Retype precisely the section of the data that starts at the line containing "nodes[node].hide_render = nodes[node].hide_viewport" and runs to its final line, ends included.

◆ ◆ ◆

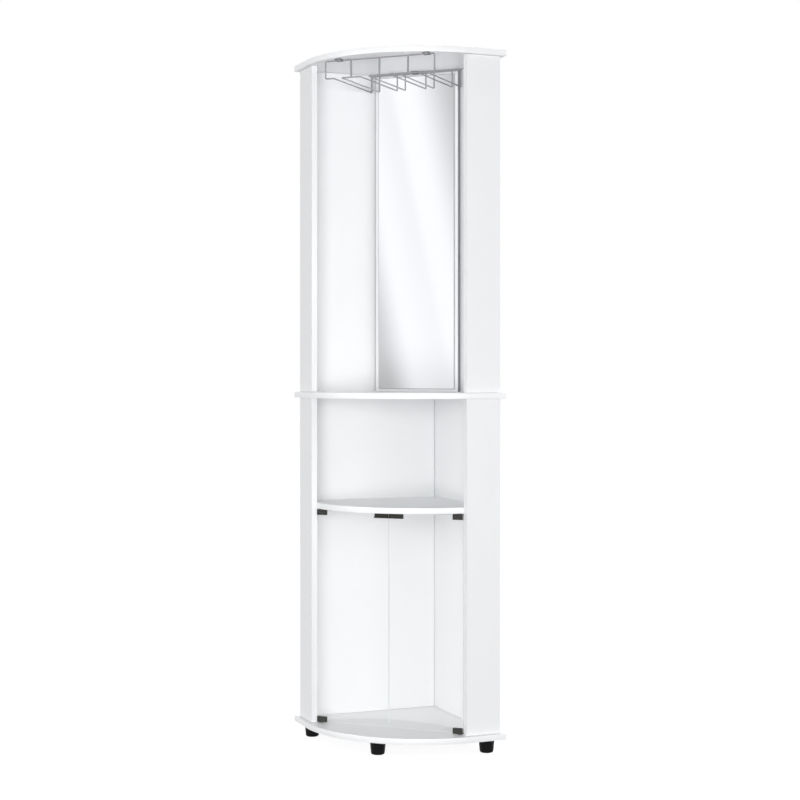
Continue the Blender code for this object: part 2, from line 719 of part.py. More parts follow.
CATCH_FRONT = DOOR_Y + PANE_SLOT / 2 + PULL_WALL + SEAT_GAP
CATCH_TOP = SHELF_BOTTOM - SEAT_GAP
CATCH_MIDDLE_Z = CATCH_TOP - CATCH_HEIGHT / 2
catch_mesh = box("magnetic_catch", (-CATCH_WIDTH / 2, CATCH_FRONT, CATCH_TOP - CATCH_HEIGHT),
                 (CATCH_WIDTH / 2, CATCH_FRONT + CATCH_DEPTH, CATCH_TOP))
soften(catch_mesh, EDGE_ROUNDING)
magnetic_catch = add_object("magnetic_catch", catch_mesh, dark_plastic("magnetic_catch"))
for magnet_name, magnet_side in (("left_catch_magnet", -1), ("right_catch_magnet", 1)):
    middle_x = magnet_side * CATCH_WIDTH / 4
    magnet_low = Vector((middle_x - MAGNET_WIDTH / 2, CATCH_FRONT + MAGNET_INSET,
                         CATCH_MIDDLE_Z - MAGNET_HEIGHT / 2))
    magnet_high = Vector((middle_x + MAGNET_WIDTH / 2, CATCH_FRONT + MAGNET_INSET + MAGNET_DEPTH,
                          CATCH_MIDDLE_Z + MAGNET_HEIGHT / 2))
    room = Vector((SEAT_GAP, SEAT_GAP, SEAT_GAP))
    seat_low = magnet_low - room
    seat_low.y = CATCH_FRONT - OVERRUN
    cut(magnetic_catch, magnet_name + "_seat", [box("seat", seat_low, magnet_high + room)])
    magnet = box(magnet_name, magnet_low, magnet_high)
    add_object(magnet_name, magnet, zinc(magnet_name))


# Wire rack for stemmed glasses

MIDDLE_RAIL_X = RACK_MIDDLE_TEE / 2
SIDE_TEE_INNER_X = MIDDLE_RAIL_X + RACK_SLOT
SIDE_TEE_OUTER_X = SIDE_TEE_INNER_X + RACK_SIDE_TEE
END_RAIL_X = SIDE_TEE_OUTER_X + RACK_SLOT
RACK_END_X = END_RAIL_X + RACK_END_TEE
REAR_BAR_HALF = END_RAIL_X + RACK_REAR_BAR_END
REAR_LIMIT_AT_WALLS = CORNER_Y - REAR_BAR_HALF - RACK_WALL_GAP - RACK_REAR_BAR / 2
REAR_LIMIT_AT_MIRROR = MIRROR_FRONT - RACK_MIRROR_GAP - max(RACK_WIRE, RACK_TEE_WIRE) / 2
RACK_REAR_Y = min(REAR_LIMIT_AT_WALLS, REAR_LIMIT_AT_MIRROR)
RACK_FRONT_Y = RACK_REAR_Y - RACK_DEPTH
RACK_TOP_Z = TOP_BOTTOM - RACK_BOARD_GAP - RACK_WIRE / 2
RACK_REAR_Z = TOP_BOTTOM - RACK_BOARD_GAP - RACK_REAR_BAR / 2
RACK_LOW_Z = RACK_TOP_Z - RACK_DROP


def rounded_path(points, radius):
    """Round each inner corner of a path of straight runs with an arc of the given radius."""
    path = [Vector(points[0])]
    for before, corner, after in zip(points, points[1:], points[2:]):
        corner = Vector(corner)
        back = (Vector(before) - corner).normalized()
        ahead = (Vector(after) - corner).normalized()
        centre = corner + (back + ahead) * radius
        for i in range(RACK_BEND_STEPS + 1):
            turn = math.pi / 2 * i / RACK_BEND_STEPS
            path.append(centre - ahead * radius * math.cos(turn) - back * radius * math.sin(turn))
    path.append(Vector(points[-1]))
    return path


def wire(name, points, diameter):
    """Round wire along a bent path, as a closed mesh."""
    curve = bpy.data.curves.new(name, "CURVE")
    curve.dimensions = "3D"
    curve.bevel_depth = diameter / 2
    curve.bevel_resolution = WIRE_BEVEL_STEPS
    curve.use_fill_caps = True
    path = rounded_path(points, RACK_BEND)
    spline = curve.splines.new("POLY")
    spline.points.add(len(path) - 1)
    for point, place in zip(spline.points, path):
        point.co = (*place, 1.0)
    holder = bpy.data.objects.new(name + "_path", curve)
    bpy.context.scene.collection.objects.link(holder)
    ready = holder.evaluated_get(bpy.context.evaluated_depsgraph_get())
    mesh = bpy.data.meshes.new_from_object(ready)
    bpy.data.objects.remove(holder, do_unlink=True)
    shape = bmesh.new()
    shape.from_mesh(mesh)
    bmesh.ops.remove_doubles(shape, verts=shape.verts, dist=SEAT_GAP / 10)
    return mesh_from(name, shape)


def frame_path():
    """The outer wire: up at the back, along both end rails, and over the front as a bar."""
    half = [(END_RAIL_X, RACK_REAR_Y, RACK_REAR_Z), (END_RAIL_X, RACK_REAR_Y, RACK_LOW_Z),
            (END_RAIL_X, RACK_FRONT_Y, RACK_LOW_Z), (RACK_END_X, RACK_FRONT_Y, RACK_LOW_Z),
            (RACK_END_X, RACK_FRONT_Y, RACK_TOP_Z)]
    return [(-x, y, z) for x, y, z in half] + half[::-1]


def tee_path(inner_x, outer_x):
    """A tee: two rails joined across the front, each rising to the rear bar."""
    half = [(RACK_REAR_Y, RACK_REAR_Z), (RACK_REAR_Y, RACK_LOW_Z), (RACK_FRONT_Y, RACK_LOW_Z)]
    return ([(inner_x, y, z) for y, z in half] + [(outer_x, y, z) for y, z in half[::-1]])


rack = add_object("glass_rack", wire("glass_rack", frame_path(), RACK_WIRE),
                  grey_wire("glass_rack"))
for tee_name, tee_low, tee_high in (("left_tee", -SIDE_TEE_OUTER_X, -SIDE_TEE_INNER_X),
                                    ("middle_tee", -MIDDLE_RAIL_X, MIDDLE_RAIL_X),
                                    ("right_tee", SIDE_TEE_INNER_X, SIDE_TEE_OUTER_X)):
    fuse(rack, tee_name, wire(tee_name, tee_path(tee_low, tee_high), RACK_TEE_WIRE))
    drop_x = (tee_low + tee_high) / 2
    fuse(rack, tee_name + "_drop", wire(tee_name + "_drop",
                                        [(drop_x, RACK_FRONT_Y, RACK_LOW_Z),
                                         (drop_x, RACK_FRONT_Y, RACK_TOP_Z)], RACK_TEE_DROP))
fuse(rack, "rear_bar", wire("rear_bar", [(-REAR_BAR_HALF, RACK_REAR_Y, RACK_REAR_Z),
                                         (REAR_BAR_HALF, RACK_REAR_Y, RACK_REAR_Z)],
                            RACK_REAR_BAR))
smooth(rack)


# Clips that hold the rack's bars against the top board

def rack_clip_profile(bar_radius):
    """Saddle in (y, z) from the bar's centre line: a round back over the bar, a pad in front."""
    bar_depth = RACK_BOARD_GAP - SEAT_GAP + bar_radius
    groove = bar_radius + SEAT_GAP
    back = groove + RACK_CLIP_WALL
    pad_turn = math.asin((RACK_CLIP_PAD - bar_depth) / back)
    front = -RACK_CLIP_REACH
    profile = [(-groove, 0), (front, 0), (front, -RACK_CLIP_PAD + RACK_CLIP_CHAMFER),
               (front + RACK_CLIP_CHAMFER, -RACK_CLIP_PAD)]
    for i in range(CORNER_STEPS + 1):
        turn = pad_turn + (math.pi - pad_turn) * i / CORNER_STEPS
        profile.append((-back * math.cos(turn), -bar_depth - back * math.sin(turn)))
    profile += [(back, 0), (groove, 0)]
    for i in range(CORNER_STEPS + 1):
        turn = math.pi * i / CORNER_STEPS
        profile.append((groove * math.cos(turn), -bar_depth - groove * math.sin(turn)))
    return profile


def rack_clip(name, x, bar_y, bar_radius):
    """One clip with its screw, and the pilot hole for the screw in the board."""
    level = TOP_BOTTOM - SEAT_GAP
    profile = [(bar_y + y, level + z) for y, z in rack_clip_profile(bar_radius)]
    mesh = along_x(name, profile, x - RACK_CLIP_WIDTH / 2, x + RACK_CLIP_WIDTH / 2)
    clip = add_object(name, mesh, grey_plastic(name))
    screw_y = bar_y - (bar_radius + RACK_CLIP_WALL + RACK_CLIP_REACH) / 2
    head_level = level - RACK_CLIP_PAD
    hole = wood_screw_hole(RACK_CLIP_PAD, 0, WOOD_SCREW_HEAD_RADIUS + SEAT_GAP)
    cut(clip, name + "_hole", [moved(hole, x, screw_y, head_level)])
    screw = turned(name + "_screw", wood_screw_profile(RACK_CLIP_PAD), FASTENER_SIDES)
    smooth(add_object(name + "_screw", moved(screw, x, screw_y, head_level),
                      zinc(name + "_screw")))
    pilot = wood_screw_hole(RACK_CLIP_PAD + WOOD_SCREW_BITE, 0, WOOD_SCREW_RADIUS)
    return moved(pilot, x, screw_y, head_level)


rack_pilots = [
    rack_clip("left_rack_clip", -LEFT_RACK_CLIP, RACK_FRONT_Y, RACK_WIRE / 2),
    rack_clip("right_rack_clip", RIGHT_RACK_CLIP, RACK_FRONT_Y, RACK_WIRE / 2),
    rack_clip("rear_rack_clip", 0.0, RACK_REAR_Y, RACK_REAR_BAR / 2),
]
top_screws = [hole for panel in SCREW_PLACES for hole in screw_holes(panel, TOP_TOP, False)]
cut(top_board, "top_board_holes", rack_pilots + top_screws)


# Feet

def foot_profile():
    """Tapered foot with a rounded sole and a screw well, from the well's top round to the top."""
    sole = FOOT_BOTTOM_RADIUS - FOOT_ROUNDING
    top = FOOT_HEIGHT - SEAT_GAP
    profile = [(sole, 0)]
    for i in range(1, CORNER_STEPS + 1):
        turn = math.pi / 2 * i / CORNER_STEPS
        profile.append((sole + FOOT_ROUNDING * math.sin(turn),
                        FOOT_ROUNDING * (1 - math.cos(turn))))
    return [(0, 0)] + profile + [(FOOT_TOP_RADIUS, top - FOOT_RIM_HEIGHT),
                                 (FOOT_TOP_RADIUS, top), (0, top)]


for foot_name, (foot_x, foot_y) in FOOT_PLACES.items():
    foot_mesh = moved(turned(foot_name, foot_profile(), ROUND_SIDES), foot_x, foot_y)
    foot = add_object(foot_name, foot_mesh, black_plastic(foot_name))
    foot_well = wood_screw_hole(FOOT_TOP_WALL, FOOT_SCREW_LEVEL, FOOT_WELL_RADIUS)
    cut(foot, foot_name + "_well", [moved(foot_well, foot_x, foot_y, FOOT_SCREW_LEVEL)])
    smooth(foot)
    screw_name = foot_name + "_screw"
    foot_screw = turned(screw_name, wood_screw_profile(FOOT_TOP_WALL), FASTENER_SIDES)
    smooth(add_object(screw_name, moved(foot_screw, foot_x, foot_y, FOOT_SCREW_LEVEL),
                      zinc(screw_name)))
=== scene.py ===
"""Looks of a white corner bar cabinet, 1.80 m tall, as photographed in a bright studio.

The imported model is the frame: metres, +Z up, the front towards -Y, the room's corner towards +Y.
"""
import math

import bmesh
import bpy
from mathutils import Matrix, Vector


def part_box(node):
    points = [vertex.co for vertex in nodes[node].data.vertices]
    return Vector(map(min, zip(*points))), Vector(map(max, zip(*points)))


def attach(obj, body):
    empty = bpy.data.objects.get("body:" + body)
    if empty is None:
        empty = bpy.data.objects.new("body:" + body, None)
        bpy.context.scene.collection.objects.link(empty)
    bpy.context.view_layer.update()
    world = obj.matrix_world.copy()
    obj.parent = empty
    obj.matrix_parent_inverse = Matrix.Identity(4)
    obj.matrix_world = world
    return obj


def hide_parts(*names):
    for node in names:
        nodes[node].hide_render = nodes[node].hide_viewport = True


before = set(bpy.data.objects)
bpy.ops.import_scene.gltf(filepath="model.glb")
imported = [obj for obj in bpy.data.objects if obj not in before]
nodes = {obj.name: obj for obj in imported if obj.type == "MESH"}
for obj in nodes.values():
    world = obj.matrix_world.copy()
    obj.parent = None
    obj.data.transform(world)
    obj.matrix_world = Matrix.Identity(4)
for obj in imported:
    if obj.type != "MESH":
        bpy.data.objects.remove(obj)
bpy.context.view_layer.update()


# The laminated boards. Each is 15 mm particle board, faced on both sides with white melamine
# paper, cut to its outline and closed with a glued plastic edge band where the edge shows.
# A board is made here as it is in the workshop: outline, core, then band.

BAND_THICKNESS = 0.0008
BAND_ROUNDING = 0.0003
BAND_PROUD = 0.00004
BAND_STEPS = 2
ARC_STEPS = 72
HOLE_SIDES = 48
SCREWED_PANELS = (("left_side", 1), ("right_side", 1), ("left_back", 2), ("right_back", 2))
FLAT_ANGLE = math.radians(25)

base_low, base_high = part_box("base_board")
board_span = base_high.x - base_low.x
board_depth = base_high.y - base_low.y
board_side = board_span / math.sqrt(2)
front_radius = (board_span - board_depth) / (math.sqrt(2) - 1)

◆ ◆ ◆

#### Task answer
        nodes[node].hide_render = nodes[node].hide_viewport = True


before = set(bpy.data.objects)
bpy.ops.import_scene.gltf(filepath="model.glb")
imported = [obj for obj in bpy.data.objects if obj not in before]
nodes = {obj.name: obj for obj in imported if obj.type == "MESH"}
for obj in nodes.values():
    world = obj.matrix_world.copy()
    obj.parent = None
    obj.data.transform(world)
    obj.matrix_world = Matrix.Identity(4)
for obj in imported:
    if obj.type != "MESH":
        bpy.data.objects.remove(obj)
bpy.context.view_layer.update()


# The laminated boards. Each is 15 mm particle board, faced on both sides with white melamine
# paper, cut to its outline and closed with a glued plastic edge band where the edge shows.
# A board is made here as it is in the workshop: outline, core, then band.

BAND_THICKNESS = 0.0008
BAND_ROUNDING = 0.0003
BAND_PROUD = 0.00004
BAND_STEPS = 2
ARC_STEPS = 72
HOLE_SIDES = 48
SCREWED_PANELS = (("left_side", 1), ("right_side", 1), ("left_back", 2), ("right_back", 2))
FLAT_ANGLE = math.radians(25)

base_low, base_high = part_box("base_board")
board_span = base_high.x - base_low.x
board_depth = base_high.y - base_low.y
board_side = board_span / math.sqrt(2)
front_radius = (board_span - board_depth) / (math.sqrt(2) - 1)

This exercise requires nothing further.